The MDDF Helix works only if the system knows exactly what each encoded position means.
If the system loses that discipline, the architecture collapses into noise.
Therefore, the rule is simple:
Expansion is allowed only when it is structured, documented, synchronized, and verifiable.
7. Software Flexibility Without Hardware Overclaiming
This note also protects the architecture from overclaiming.
The MDDF Helix does not need to claim that the physical computer hardware literally contains rotating strands.
It does not need to claim that the network cable literally transmits a visible helix.
It does not need to claim that the machine has infinite physical precision.
The claim is more disciplined:
The MDDF Helix is a software-defined coordinate encoding model.
It can be represented, transmitted, interpreted, expanded, and verified through software.
The helix is the conceptual geometry.
The implementation is computational.
That distinction makes the model stronger.
It allows the architecture to be imaginative without becoming careless.
It allows the design to remain expandable without pretending that the first engineering specification is already complete.
8. Relationship To Clock-Position Encoding
Clock-position encoding is one of the most important features of the MDDF Helix.
The same strand-state byte and rung-state bytes may carry different reconstruction meaning at different encoded clock positions.
That means clock position is part of the address.
It is part of the interpretation.
It is part of the reconstruction condition.
Software-defined expansion can build on this.
Additional control bits or bytes may be interpreted differently depending on clock position.
A flag at one angular position may carry one meaning.
The same flag at another angular position may carry a different meaning.
This allows the MDDF Helix to become a dynamic coordinate encoding system rather than a static packet format.
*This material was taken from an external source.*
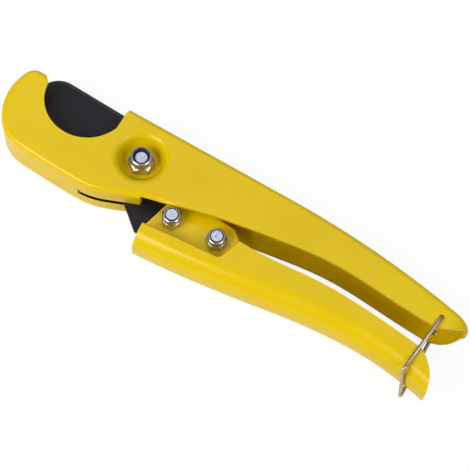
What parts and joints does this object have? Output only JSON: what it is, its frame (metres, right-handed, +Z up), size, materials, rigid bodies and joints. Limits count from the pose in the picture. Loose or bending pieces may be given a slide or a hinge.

However, real engineering would require the clock-position states to be discretized, synchronized, and verified. The concept is expandable, but the implementation must be precise.
9. Relationship To V = E × Y
This technical note also fits within the broader V = E × Y mapping.
The inbound MDDF-guided reconstruction signal remains E, the opportunity/energy vector.
The Shard Library, Bubbles OS, permission rules, semantic rules, version state, coordinate rules, clock-position interpretation, verification logic, and software-defined expansion rules belong to Y, encoded equilibrium.
The reconstructed, verified, context-aware digital object remains V, realized value.
Software-defined expansion therefore belongs to Y.
It is part of the rule structure that determines how incoming information becomes useful output.
If expansion is unstructured, it weakens Y.
If expansion is organized and verifiable, it strengthens Y.
That is the equilibrium principle applied directly to MDDF design.
10. Engineering Status
This note is conceptual.
It is not a completed engineering specification.
A full engineering specification would need to define:
the exact MDDF schema,
the size of each strand-state field,
the size and purpose of each rung-state byte,
the permitted expansion bytes,
reserved bits,
alignment markers,
parity or error-checking fields,
clock-position discretization,
synchronization rules,
Shard Library interpretation rules,
server-local negotiation,
version compatibility,
and failure handling.
The purpose of this note is to preserve the architectural permission for such future work.
The MDDF Helix should not be frozen too narrowly at the conceptual stage.
It should be stable in grammar and flexible in implementation.
11. Conclusion
The MDDF Helix should be understood as a software-defined coordinate encoding system.
Its base structure remains simple and clear:
one central identity strand,
seven surrounding reconstruction strands,
one strand-state byte,
seven rung-state bytes,
clock-position encoding,
and reception sequence.
That is the foundation.
However, the cross-sectional structure can be expanded in software if future engineering requires additional sophistication. Additional bits, bytes, markers, flags, routing fields, permission indicators, shard-class values, parity checks, or reconstruction hints may be added as long as they remain organized, synchronized, and verifiable.
This is the key point:
The MDDF Helix is not limited by the visual diagram.
The visual diagram gives the grammar.
The software implementation can define the vocabulary.
The system can become more sophisticated without abandoning the core structure.
That is why the MDDF Helix is powerful. It is structured enough to be coherent, but flexible enough to grow.
It gives Secretary Suite a foundation for shard-based reconstruction, local interpretation, clock-position-aware encoding, and future software-defined expansion.
It is not merely a stream.
It is not merely compression.
It is not merely metadata.
It is a coordinate grammar for reconstructable digital value.